I use DCT in order to determine where the low frequency components were. Technically, I convert the RGB image into a YCrCb format, and I apply an 8x8 DCT across the Luminance (Y) channel only. Filtering out only low frequencies was done by taking only the top-left triangle of a given DCT block. Then I sum up the absolute value of each DCT block into a single scalar value in a separate DCT matrix. Then I determine the viable positions by calculating the 80th percentile of all DCT values.

Fig. 2 - An example of high frequency and low frequency components generated by DCT. Each DCT block (in this case a 8x8 pixel block) contains a matrix that represent frequencies. Here is a good diagram of how the frequencies are aligned in each block.
Fig. 3 - Example of a position mask of DCT by computing a certain percentile. Using low frequency components means we can increase the scale of emojis only in less detailed parts of the image.

Results

Did those rectifications do any good?
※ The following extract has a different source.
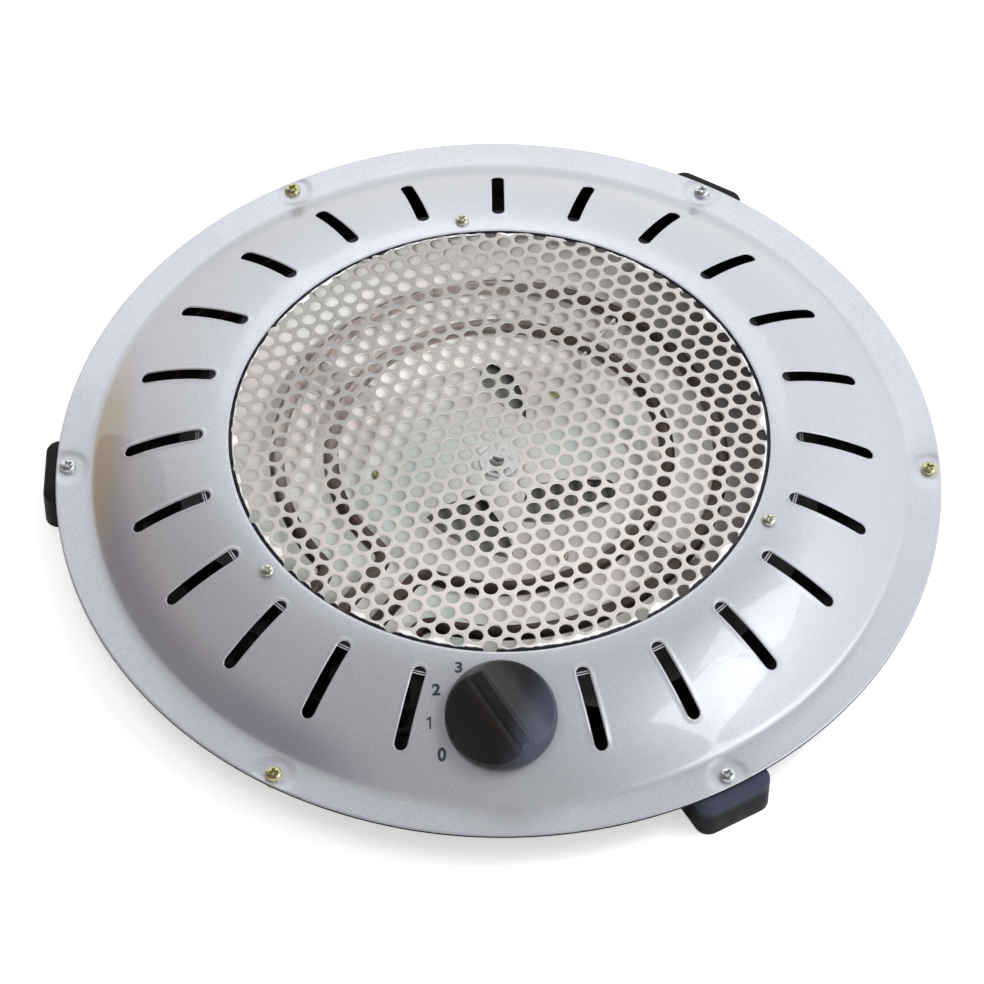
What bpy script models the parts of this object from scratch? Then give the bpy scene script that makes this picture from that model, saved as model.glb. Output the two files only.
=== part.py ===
"""Electric brazier: a round mains heater that stands on the floor under a table.

Lengths are in metres and angles in radians. Z is up, the floor is Z = 0, the
object's middle is X = Y = 0 and its selector knob faces -Y.
"""

import math

import bmesh
import bpy
from mathutils import Matrix, Vector

# Clearances
SEAT_GAP = 0.0003
CUT_OVERRUN = 0.002
WELD_DISTANCE = 0.00001

# Facets round a turned piece
SHELL_STEPS = 40
PIECE_STEPS = 26
COLLAR_STEPS = 12
FASTENER_STEPS = 6
HOLE_STEPS = 6

# Cover: a pressed ring with a flat flange and a dome up to its mouth
SHEET = 0.0006
RIM_RADIUS = 0.190
FLANGE_WIDTH = 0.0155
FLANGE_TOP = 0.0205
DOME_WIDTH = 0.0603
DOME_HEIGHT = 0.024
DOME_SHARES = (
    (0.0, 0.0),
    (0.12, 0.215),
    (0.25, 0.415),
    (0.51, 0.725),
    (0.80, 0.970),
    (1.0, 1.0),
)

# Vent slots in the dome
VENT_PLACES = 24
VENT_WIDTH = 0.0055
VENT_LENGTH = 0.0337
VENT_MARGIN = 0.0121
VENT_END_STEPS = 2

# Grille: a domed perforated sheet that steps down under the cover's mouth
GRILLE_SHEET = 0.0006
GRILLE_RISE = 0.0012
GRILLE_CROWN = 0.0026
GRILLE_BORDER = 0.0042
GRILLE_SHOULDER = 0.0014
GRILLE_FLANGE_MARGIN = 0.0034
HOLE_PITCH = 0.019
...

Well, let's see the following comparison:

Fig. 4 - An example of a woodland scene is used. The first image is the original method's output. The image below it is the new method's output. It is clear that the color and emoji selection is much better on the new method. Additionally, the multiscale method works fairly well by choosing relatively non-intrusive areas to upscale to 48x48.
Fig. 5 - Another example applied to a video. We see very similar results to the image-based example. The newer method produces better results and utilizes the larger scaled emojis effectively.

So what is next? Unfortunately, the addition of DCT and multiscale emojis make this method slow. It runs less than 1 FPS on a mid-range CPU (AMD Ryzen 2700X). I want to optimize the DCT method I'm using and find a better way of rendering the final output. Also, I need to clean up the code. Maybe by 2024.